REQUIRED TASK
Read the data and repeat all of it exactly.

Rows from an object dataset
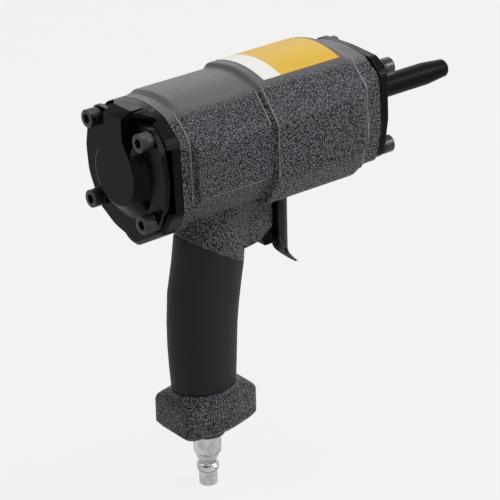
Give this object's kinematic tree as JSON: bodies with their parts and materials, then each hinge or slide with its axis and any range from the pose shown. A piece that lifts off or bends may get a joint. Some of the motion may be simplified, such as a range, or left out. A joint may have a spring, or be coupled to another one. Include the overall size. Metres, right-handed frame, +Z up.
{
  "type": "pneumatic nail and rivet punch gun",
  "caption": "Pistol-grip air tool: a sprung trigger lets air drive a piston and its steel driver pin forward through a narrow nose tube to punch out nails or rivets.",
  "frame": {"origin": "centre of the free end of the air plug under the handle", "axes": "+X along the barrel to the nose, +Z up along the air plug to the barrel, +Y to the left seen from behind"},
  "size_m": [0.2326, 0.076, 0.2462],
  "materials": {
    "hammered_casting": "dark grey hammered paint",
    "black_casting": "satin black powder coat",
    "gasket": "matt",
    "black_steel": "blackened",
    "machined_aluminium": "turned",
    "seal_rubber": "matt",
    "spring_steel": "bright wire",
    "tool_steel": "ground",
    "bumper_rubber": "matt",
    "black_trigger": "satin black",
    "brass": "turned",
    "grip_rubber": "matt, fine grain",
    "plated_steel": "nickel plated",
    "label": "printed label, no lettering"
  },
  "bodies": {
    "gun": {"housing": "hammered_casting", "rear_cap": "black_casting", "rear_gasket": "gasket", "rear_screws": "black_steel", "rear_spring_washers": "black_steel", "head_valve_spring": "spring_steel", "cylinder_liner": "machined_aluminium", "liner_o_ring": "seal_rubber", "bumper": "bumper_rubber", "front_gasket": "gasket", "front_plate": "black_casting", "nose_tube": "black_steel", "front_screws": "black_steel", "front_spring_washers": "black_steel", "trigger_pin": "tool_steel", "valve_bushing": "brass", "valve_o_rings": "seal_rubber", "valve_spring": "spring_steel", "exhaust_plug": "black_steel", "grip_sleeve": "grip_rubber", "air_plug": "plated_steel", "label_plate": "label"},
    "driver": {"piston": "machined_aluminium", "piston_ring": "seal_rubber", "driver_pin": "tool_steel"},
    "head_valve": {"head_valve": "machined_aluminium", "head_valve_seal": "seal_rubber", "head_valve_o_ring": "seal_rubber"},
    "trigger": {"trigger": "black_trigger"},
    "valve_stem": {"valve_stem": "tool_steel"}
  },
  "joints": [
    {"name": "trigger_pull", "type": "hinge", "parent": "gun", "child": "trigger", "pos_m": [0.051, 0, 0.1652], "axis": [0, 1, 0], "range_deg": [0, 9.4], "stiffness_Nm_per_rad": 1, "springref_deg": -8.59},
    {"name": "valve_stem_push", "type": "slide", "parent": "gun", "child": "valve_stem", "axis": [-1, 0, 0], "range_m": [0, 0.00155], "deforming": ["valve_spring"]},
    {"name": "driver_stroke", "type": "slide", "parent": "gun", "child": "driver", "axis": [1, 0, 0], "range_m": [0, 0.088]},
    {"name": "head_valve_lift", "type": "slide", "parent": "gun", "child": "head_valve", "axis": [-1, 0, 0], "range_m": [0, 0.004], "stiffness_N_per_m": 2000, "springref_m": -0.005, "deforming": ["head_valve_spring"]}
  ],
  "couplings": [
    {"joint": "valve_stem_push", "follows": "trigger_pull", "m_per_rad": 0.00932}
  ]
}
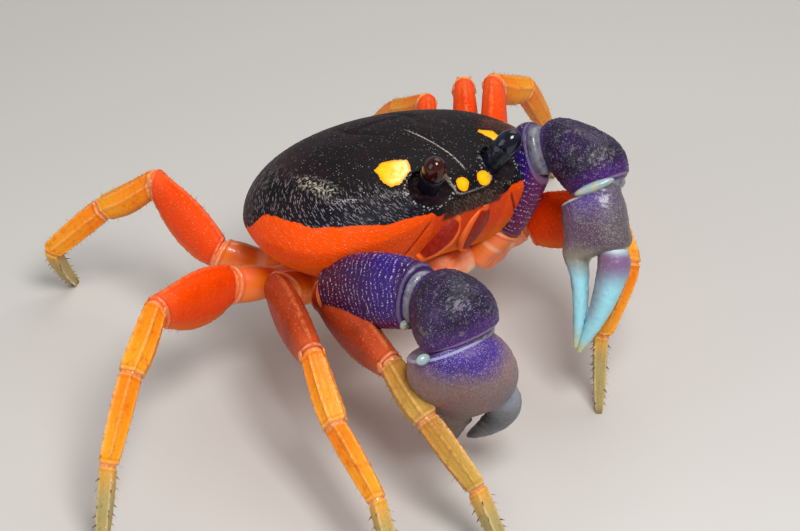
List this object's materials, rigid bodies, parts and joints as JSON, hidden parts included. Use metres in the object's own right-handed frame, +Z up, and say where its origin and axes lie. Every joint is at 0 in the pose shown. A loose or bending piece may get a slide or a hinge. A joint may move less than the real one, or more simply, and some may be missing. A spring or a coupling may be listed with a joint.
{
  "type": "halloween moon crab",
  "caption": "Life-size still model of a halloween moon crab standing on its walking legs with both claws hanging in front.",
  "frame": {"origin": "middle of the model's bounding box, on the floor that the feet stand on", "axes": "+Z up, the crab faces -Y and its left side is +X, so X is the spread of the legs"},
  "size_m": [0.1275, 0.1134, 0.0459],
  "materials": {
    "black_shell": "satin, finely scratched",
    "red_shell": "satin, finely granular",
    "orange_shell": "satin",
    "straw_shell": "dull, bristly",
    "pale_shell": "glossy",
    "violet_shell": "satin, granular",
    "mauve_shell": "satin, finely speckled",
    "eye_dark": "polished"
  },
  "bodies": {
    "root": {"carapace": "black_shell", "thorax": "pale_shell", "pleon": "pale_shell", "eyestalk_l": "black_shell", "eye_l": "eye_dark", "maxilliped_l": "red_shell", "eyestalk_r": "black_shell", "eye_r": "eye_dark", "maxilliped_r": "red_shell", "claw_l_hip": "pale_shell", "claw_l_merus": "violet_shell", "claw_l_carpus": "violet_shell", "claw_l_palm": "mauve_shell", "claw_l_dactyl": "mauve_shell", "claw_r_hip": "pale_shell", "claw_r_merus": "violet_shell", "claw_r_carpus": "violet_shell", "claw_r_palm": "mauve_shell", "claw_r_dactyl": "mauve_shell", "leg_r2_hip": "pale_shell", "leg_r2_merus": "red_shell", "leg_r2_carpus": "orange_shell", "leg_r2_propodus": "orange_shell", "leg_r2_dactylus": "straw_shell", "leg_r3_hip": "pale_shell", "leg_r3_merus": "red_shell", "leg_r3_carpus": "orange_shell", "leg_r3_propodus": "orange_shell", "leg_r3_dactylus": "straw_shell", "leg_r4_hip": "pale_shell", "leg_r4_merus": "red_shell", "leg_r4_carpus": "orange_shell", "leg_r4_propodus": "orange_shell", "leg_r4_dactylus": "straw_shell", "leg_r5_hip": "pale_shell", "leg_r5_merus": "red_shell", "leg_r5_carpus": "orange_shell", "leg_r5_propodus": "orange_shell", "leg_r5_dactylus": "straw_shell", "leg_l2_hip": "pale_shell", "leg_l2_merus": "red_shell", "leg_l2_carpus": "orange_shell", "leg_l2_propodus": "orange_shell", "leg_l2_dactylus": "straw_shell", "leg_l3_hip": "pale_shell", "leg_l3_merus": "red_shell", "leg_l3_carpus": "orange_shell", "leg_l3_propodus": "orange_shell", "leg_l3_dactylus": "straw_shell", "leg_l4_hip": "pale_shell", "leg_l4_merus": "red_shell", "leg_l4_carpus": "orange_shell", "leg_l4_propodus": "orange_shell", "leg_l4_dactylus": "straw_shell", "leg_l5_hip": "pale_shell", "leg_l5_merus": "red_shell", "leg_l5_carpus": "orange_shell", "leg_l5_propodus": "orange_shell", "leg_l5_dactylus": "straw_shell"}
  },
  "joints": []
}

ANSWER
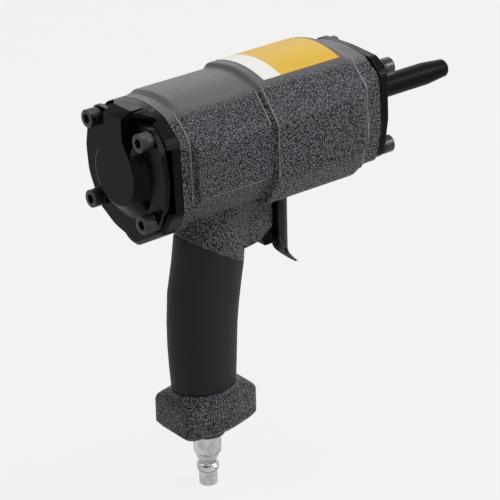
Give this object's kinematic tree as JSON: bodies with their parts and materials, then each hinge or slide with its axis and any range from the pose shown. A piece that lifts off or bends may get a joint. Some of the motion may be simplified, such as a range, or left out. A joint may have a spring, or be coupled to another one. Include the overall size. Metres, right-handed frame, +Z up.
{
  "type": "pneumatic nail and rivet punch gun",
  "caption": "Pistol-grip air tool: a sprung trigger lets air drive a piston and its steel driver pin forward through a narrow nose tube to punch out nails or rivets.",
  "frame": {"origin": "centre of the free end of the air plug under the handle", "axes": "+X along the barrel to the nose, +Z up along the air plug to the barrel, +Y to the left seen from behind"},
  "size_m": [0.2326, 0.076, 0.2462],
  "materials": {
    "hammered_casting": "dark grey hammered paint",
    "black_casting": "satin black powder coat",
    "gasket": "matt",
    "black_steel": "blackened",
    "machined_aluminium": "turned",
    "seal_rubber": "matt",
    "spring_steel": "bright wire",
    "tool_steel": "ground",
    "bumper_rubber": "matt",
    "black_trigger": "satin black",
    "brass": "turned",
    "grip_rubber": "matt, fine grain",
    "plated_steel": "nickel plated",
    "label": "printed label, no lettering"
  },
  "bodies": {
    "gun": {"housing": "hammered_casting", "rear_cap": "black_casting", "rear_gasket": "gasket", "rear_screws": "black_steel", "rear_spring_washers": "black_steel", "head_valve_spring": "spring_steel", "cylinder_liner": "machined_aluminium", "liner_o_ring": "seal_rubber", "bumper": "bumper_rubber", "front_gasket": "gasket", "front_plate": "black_casting", "nose_tube": "black_steel", "front_screws": "black_steel", "front_spring_washers": "black_steel", "trigger_pin": "tool_steel", "valve_bushing": "brass", "valve_o_rings": "seal_rubber", "valve_spring": "spring_steel", "exhaust_plug": "black_steel", "grip_sleeve": "grip_rubber", "air_plug": "plated_steel", "label_plate": "label"},
    "driver": {"piston": "machined_aluminium", "piston_ring": "seal_rubber", "driver_pin": "tool_steel"},
    "head_valve": {"head_valve": "machined_aluminium", "head_valve_seal": "seal_rubber", "head_valve_o_ring": "seal_rubber"},
    "trigger": {"trigger": "black_trigger"},
    "valve_stem": {"valve_stem": "tool_steel"}
  },
  "joints": [
    {"name": "trigger_pull", "type": "hinge", "parent": "gun", "child": "trigger", "pos_m": [0.051, 0, 0.1652], "axis": [0, 1, 0], "range_deg": [0, 9.4], "stiffness_Nm_per_rad": 1, "springref_deg": -8.59},
    {"name": "valve_stem_push", "type": "slide", "parent": "gun", "child": "valve_stem", "axis": [-1, 0, 0], "range_m": [0, 0.00155], "deforming": ["valve_spring"]},
    {"name": "driver_stroke", "type": "slide", "parent": "gun", "child": "driver", "axis": [1, 0, 0], "range_m": [0, 0.088]},
    {"name": "head_valve_lift", "type": "slide", "parent": "gun", "child": "head_valve", "axis": [-1, 0, 0], "range_m": [0, 0.004], "stiffness_N_per_m": 2000, "springref_m": -0.005, "deforming": ["head_valve_spring"]}
  ],
  "couplings": [
    {"joint": "valve_stem_push", "follows": "trigger_pull", "m_per_rad": 0.00932}
  ]
}
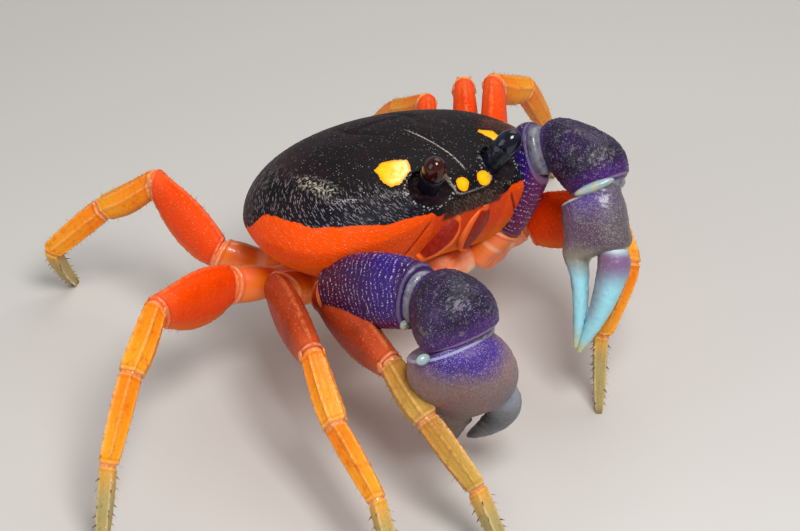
List this object's materials, rigid bodies, parts and joints as JSON, hidden parts included. Use metres in the object's own right-handed frame, +Z up, and say where its origin and axes lie. Every joint is at 0 in the pose shown. A loose or bending piece may get a slide or a hinge. A joint may move less than the real one, or more simply, and some may be missing. A spring or a coupling may be listed with a joint.
{
  "type": "halloween moon crab",
  "caption": "Life-size still model of a halloween moon crab standing on its walking legs with both claws hanging in front.",
  "frame": {"origin": "middle of the model's bounding box, on the floor that the feet stand on", "axes": "+Z up, the crab faces -Y and its left side is +X, so X is the spread of the legs"},
  "size_m": [0.1275, 0.1134, 0.0459],
  "materials": {
    "black_shell": "satin, finely scratched",
    "red_shell": "satin, finely granular",
    "orange_shell": "satin",
    "straw_shell": "dull, bristly",
    "pale_shell": "glossy",
    "violet_shell": "satin, granular",
    "mauve_shell": "satin, finely speckled",
    "eye_dark": "polished"
  },
  "bodies": {
    "root": {"carapace": "black_shell", "thorax": "pale_shell", "pleon": "pale_shell", "eyestalk_l": "black_shell", "eye_l": "eye_dark", "maxilliped_l": "red_shell", "eyestalk_r": "black_shell", "eye_r": "eye_dark", "maxilliped_r": "red_shell", "claw_l_hip": "pale_shell", "claw_l_merus": "violet_shell", "claw_l_carpus": "violet_shell", "claw_l_palm": "mauve_shell", "claw_l_dactyl": "mauve_shell", "claw_r_hip": "pale_shell", "claw_r_merus": "violet_shell", "claw_r_carpus": "violet_shell", "claw_r_palm": "mauve_shell", "claw_r_dactyl": "mauve_shell", "leg_r2_hip": "pale_shell", "leg_r2_merus": "red_shell", "leg_r2_carpus": "orange_shell", "leg_r2_propodus": "orange_shell", "leg_r2_dactylus": "straw_shell", "leg_r3_hip": "pale_shell", "leg_r3_merus": "red_shell", "leg_r3_carpus": "orange_shell", "leg_r3_propodus": "orange_shell", "leg_r3_dactylus": "straw_shell", "leg_r4_hip": "pale_shell", "leg_r4_merus": "red_shell", "leg_r4_carpus": "orange_shell", "leg_r4_propodus": "orange_shell", "leg_r4_dactylus": "straw_shell", "leg_r5_hip": "pale_shell", "leg_r5_merus": "red_shell", "leg_r5_carpus": "orange_shell", "leg_r5_propodus": "orange_shell", "leg_r5_dactylus": "straw_shell", "leg_l2_hip": "pale_shell", "leg_l2_merus": "red_shell", "leg_l2_carpus": "orange_shell", "leg_l2_propodus": "orange_shell", "leg_l2_dactylus": "straw_shell", "leg_l3_hip": "pale_shell", "leg_l3_merus": "red_shell", "leg_l3_carpus": "orange_shell", "leg_l3_propodus": "orange_shell", "leg_l3_dactylus": "straw_shell", "leg_l4_hip": "pale_shell", "leg_l4_merus": "red_shell", "leg_l4_carpus": "orange_shell", "leg_l4_propodus": "orange_shell", "leg_l4_dactylus": "straw_shell", "leg_l5_hip": "pale_shell", "leg_l5_merus": "red_shell", "leg_l5_carpus": "orange_shell", "leg_l5_propodus": "orange_shell", "leg_l5_dactylus": "straw_shell"}
  },
  "joints": []
}